Print all the data, keeping every line exactly as it is.

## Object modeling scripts
>> start

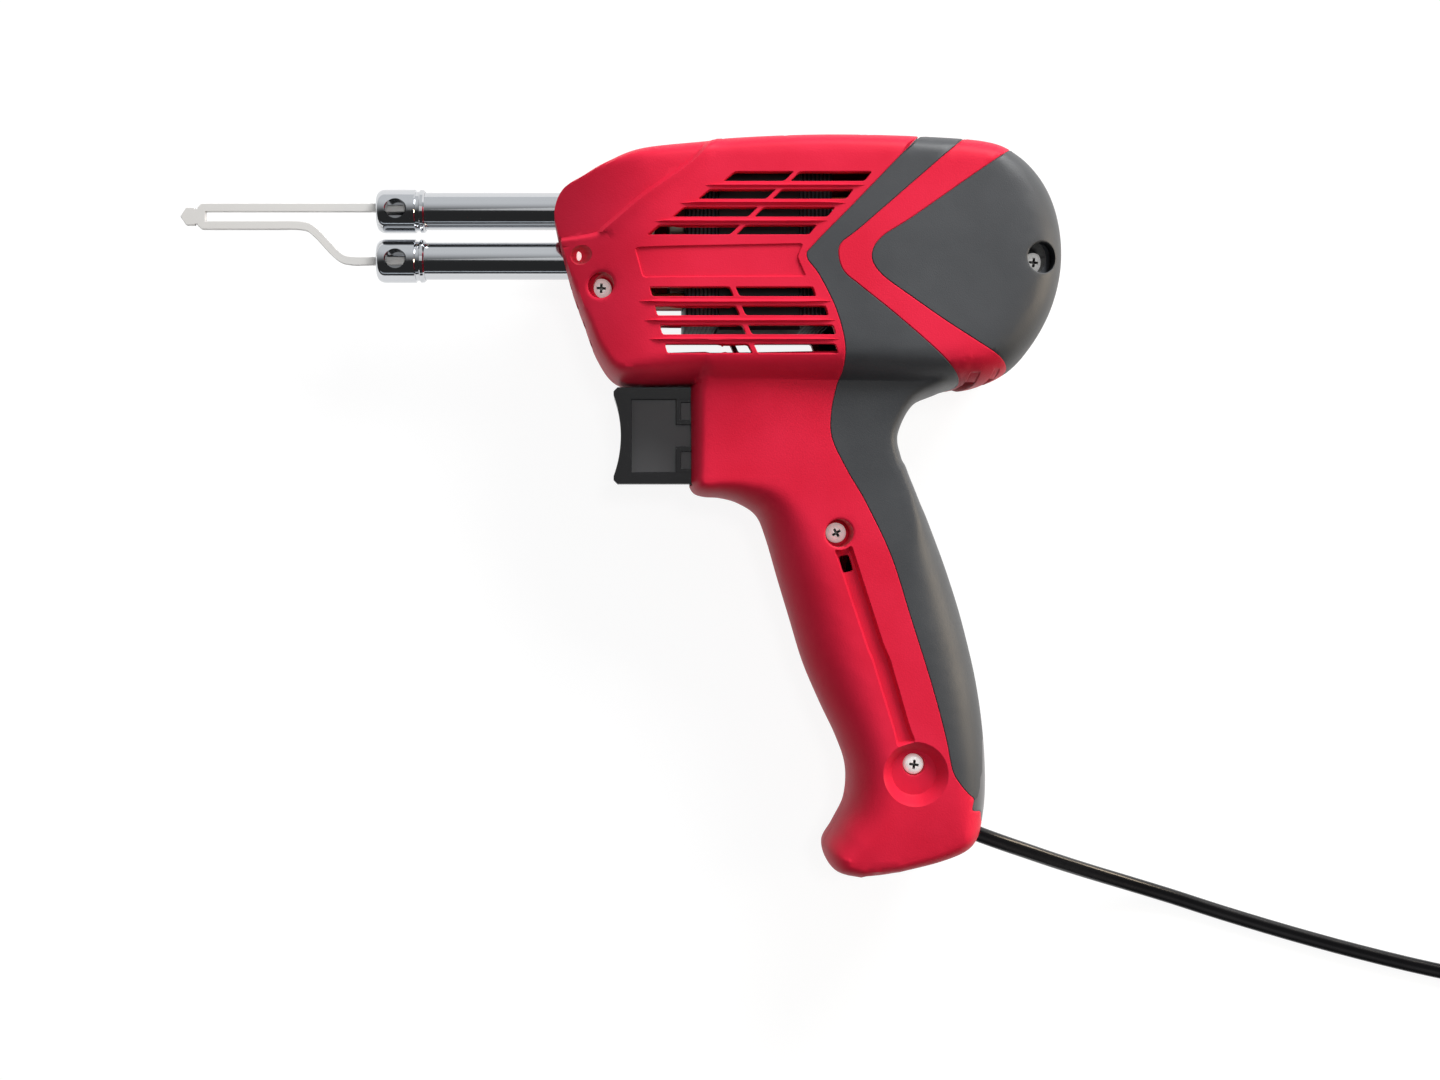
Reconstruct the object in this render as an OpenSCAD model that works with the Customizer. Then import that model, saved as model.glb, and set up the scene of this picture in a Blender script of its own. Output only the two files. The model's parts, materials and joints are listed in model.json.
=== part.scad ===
/* [Housing] */
// Width of the head over both side panels
head_width = 50; // [48:1:54]
// Width of the grip over both sides
grip_width = 34; // [31:1:36]
// Thickness of the moulded walls
wall = 2.6; // [2.2:0.2:3]
// Thickness of the soft black second shot
overmould = 1.4; // [1:0.1:1.6]
// How far the nose narrows on each side
nose_drop = 12; // [10:0.5:13]
// Step between the nose hood and the side panel
hood_step = 1.2; // [0.6:0.1:1.6]
// How far the vent ribs stand proud of the panel
rib_proud = 0.4; // [0.2:0.1:0.6]

/* [Vents] */
// Height of one vent slot
slot_height = 2.6; // [2:0.1:3]
// Distance from one upper slot to the next
upper_pitch = 4.3; // [4:0.1:4.4]
// Distance from one lower slot to the next
lower_pitch = 4.6; // [4.4:0.1:4.8]
// Width of the bar that divides each slot
slot_bar = 1; // [0.8:0.1:1.4]
// Depth of the bare label panel
label_depth = 0.5; // [0.3:0.1:0.8]

/* [Tubes and nuts] */
// Outside diameter of the plated tubes
tube_d = 9.525; // [9:0.125:9.75]
// Bore of the plated tubes
tube_bore = 6.4; // [5:0.2:7]
// Distance between the two tube axes
tube_spacing = 12.7; // [12.5:0.1:13.2]
// Outside diameter of the tip nuts
nut_d = 11.1; // [10.8:0.1:11.6]
// Length of the tip nuts
nut_length = 12.3; // [12:0.1:13]
// Diameter of the hole across each tip nut
nut_hole_d = 5; // [4:0.2:5.4]

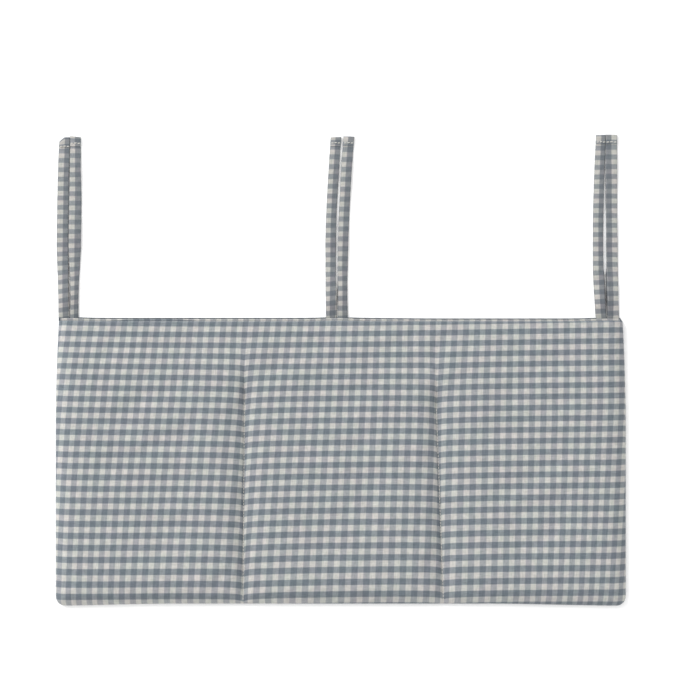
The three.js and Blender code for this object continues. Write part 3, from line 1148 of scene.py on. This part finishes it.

>> end

## Exercise response
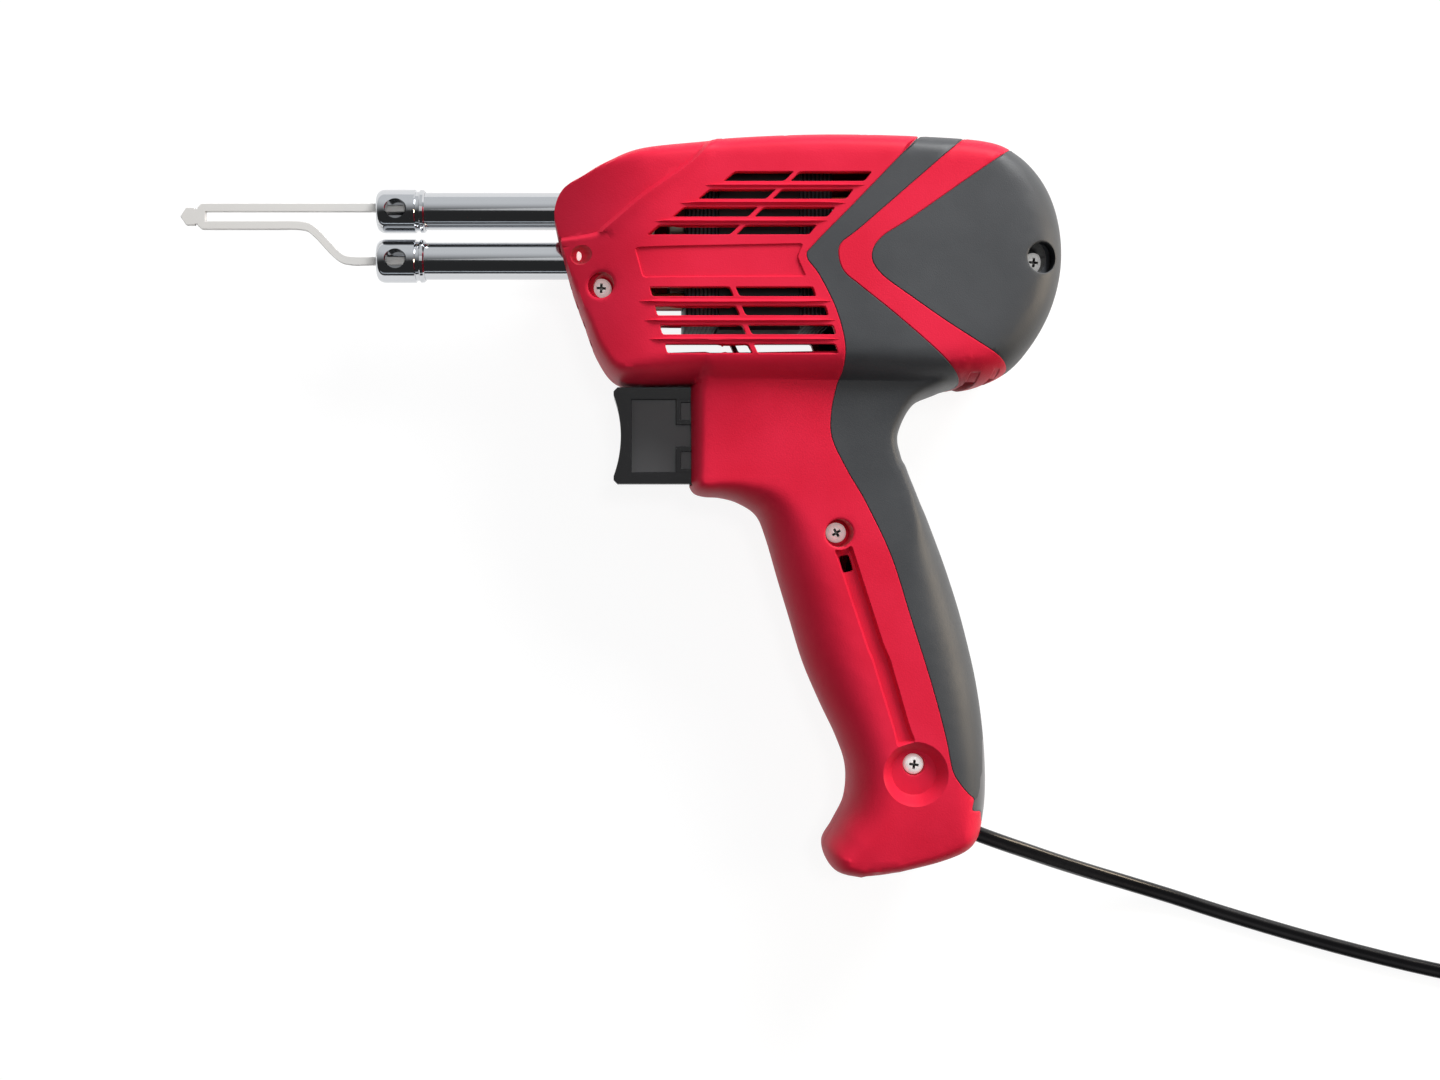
Reconstruct the object in this render as an OpenSCAD model that works with the Customizer. Then import that model, saved as model.glb, and set up the scene of this picture in a Blender script of its own. Output only the two files. The model's parts, materials and joints are listed in model.json.
=== part.scad ===
/* [Housing] */
// Width of the head over both side panels
head_width = 50; // [48:1:54]
// Width of the grip over both sides
grip_width = 34; // [31:1:36]
// Thickness of the moulded walls
wall = 2.6; // [2.2:0.2:3]
// Thickness of the soft black second shot
overmould = 1.4; // [1:0.1:1.6]
// How far the nose narrows on each side
nose_drop = 12; // [10:0.5:13]
// Step between the nose hood and the side panel
hood_step = 1.2; // [0.6:0.1:1.6]
// How far the vent ribs stand proud of the panel
rib_proud = 0.4; // [0.2:0.1:0.6]

/* [Vents] */
// Height of one vent slot
slot_height = 2.6; // [2:0.1:3]
// Distance from one upper slot to the next
upper_pitch = 4.3; // [4:0.1:4.4]
// Distance from one lower slot to the next
lower_pitch = 4.6; // [4.4:0.1:4.8]
// Width of the bar that divides each slot
slot_bar = 1; // [0.8:0.1:1.4]
// Depth of the bare label panel
label_depth = 0.5; // [0.3:0.1:0.8]

/* [Tubes and nuts] */
// Outside diameter of the plated tubes
tube_d = 9.525; // [9:0.125:9.75]
// Bore of the plated tubes
tube_bore = 6.4; // [5:0.2:7]
// Distance between the two tube axes
tube_spacing = 12.7; // [12.5:0.1:13.2]
// Outside diameter of the tip nuts
nut_d = 11.1; // [10.8:0.1:11.6]
// Length of the tip nuts
nut_length = 12.3; // [12:0.1:13]
// Diameter of the hole across each tip nut
nut_hole_d = 5; // [4:0.2:5.4]

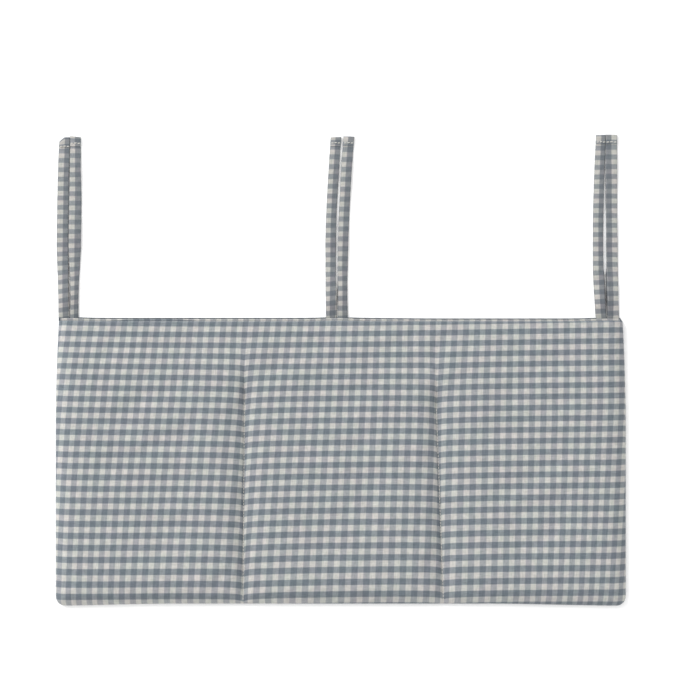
The three.js and Blender code for this object continues. Write part 3, from line 1148 of scene.py on. This part finishes it.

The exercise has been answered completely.